The position of prostration in the salah is called sujud (and as a side note, if you are not aware, what is called a ‘mosque’ in English is not called a ‘mosque’ by Muslims. We call it by its Arabic name masjid, which means ‘place of sujud’). It is the ultimate position of worship (and as such, and as you have learned, it is not something that is to be just jumped into but rather has an elaborate process and preparation to get to) and submission to God (and the word Islam means submission, and the word Muslim means ‘one who submits’) and the religious belief is that the supplication made in sujud is the supplication that is most likely to be accepted by Allah. Therefore, there can be variation on the amount of time spent in sujud as some may prefer to make much extra supplication during this time, perhaps more so in times of stress when they are feeling extra motivated to call on Allah's aid. Nevertheless, the time spent in sujud is going to range from about 3 to 30 seconds (I would say, generally 30 seconds is a long sujud and for a young person it is overall unlikely for it to las that long, but 15-20 seconds is still within reason and possibility; if they are praying in a group the leader of the prayer will in effect be determining the sujud time since everyone else’s actions will follow their lead) however, they will go to sujud 8 total times throughout the course of the salah. Therefore time variation in sujud does have the potential to add up to be a difference in minutes; and as we all know minutes in the school day (and life as well for that matter) are precious.
What is obligatory to do in sujud is a 3 line invocation. When sujud is finished the worshipper says "Allahu Akbar" and raises to sitting position (the knees do not move, they are sitting on their knees here), where they make a two line invocation, then say "Allahu Akbar" again, and make sujud a second time, and then say "Allahu Akbar" again and sit up and rises to the standing position.

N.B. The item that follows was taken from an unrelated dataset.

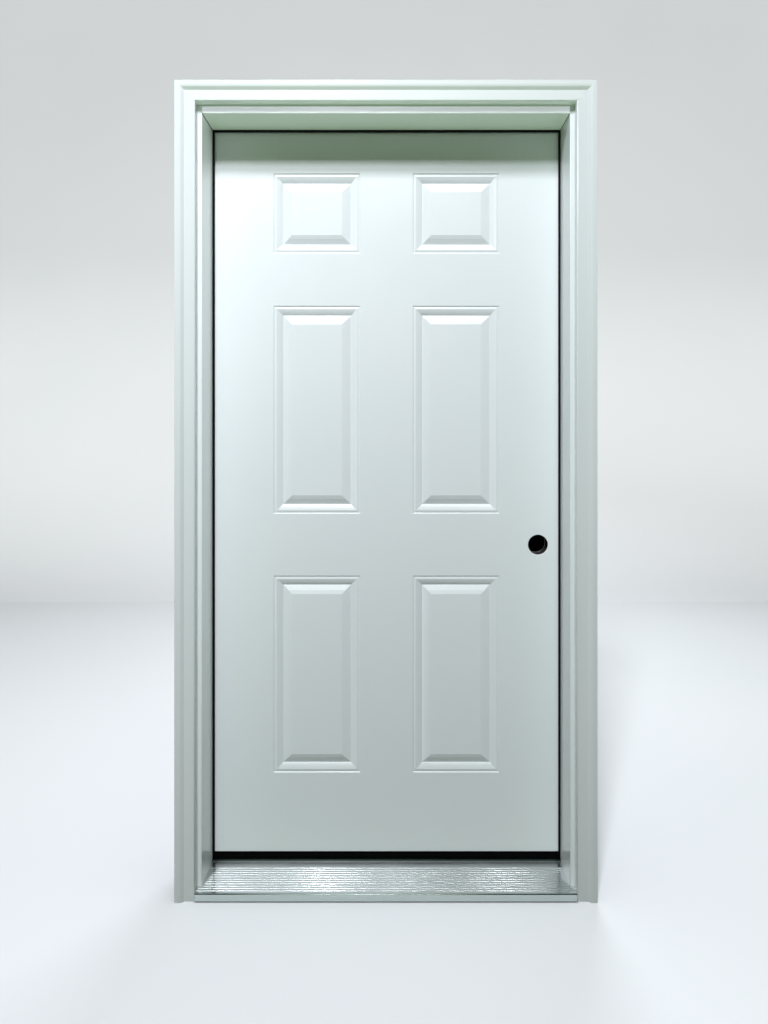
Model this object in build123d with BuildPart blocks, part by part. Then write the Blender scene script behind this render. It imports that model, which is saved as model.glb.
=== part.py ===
from build123d import *
import os

os.makedirs("parts", exist_ok=True)

# A six-panel fibreglass entry door hung in its frame, closed, with no handle or latch fitted.
# X runs across the doorway with the hinge side at -X, -Y faces outdoors, +Z is up.
# The origin is at the bottom centre of the whole unit. All lengths are in millimetres.

# Door slab
slab_width = 965.2
slab_height = 1973.3
slab_thickness = 44.45
skin_thickness = 2.0
stile_width = 32.0
top_rail_height = 32.0
bottom_rail_height = 44.0
lock_block_width = 95.0
lock_block_height = 300.0

# Panel layout on the slab
panel_side_margin = 174.9
mullion_width = 143.2
top_margin = 126.0
top_panel_height = 218.0
frieze_rail_height = 142.8
lock_rail_height = 169.2
bottom_margin = 214.8

# Panel moulding, from its outer edge inwards, with its depths below the slab's face
quirk_width = 2.4
quirk_depth = 2.0
bead_width = 6.6
bead_drop = 0.5
ovolo_width = 16.5
ovolo_bulge = 1.1
mould_depth = 8.8
lower_bevel_width = 14.5
lower_bevel_rise = 6.0
upper_bevel_width = 10.0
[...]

At this point the worshipper has completed one unit of prayer - or "raka" - each of the five daily prayers has a certain amount of rakas that are obligatory to make in it. At school it will be 4 rakas, because the noon and afternoon prayers oblige 4 (the evening prayer is also 4, but the sunset is 3 and the dawn prayer is 2). The rakas happen fluidly, there is no break in between them or anything like that they are connected in a continual process with some slight variation in what is to be done to complete each one. At the end of the second raka there is an extended sitting and invocation before rising for the third raka. At the end of the fourth raka there is a further extended invocation and after that the worshipper may choose to make supererogatory supplications before finalizing the salah with the taslim - which is turning the head to the right and saying "asalaamu alaykuk wa rahmatu Allah" and then turning the head to the left and saying the same thing (in the sitting position). The rakas in the prayers after the 2nd in all the prayers do not have a recitation of the Quran beyond the first chapter, like the first two do.
So how long does all of this take? When I timed myself praying dhur (the noon prayer) from the beginning of saying “Allahu Akbar" to the very end of saying "asalaamu alaykuk wa rahmatu Allah" and doing only the minimum recitations and invocations as described here it took almost exactly 5 minutes.
To me the biggest variables for time in the prayer come in reciting the Qur'an after the first chapter in the first 2 rakas and in making supplication while in sujud (prostration), I would say usually Muslims make more supplications and recitation beyond the bare minimum requirements in all these situations - and generally you are talking about time variables between 3 and 30 seconds for these things, possibly longer for the Qur'an recitation, and there are a total of 10 instances here where time variability of such comes into play. Thus, you are looking at a 5 to 10 minute time frame needed to perform the actual prayer (not counting making wudu, and not counting travel time from the classroom to wherever the prayer is taking place, we are talking 5 to 10 minutes afforded for the actual performance of the prayer from beginning to end).
So we said in the post about wudu that we are looking at 3 minutes for making wudu, and now we are saying a 5 to 10 minute time frame for the actual performance of the prayer. This totals an allotment of 13 minutes, but just hold onto your pants there for a second as the variables to consider in all this and in making the students successful in getting this done in the time frame you allot them do not end here.
We will cover these matters in our upcoming blog posts and they include, 1.) the supererogatory acts that are recommend to do after the prayer is finished as well as some cultural practices that some may be inclined to partake in. 2.) The reservation and preparation of a proper place in which to pray, if the school is unable to provide a consistent place for the students to pray that meets the required conditions of propriety in which the Muslim can pray and have their prayer be valid and accounts for the quantity of students that will be praying; you could be setting the students up for massive failure because they will be burdened by having to set up the room appropriately in order to get the prayer done, and that will take plenty of time (this is actually a big area in which I have seen and heard of students being set up to fail in performing their prayers at school, and 3.) Supervision, I do not believe we will have a full blog post on supervision, but all of this needs to be supervised by staff in the building, the whole way through. This is the most important part of setting students up to be successful in performing their prayers at school; too many times I have seen or heard of students simply being released from class to pray without anyone supervising them that they are in an appropriate place (and if the school has not designated an appropriate place and time for the students do their prayers it becomes a whole other matter). Leaving students unsupervised sets them up for failure and leads them into the temptation of acting out on impulses that lead to poor decisions and disciplinary issues. Having staff supervision is critical in this.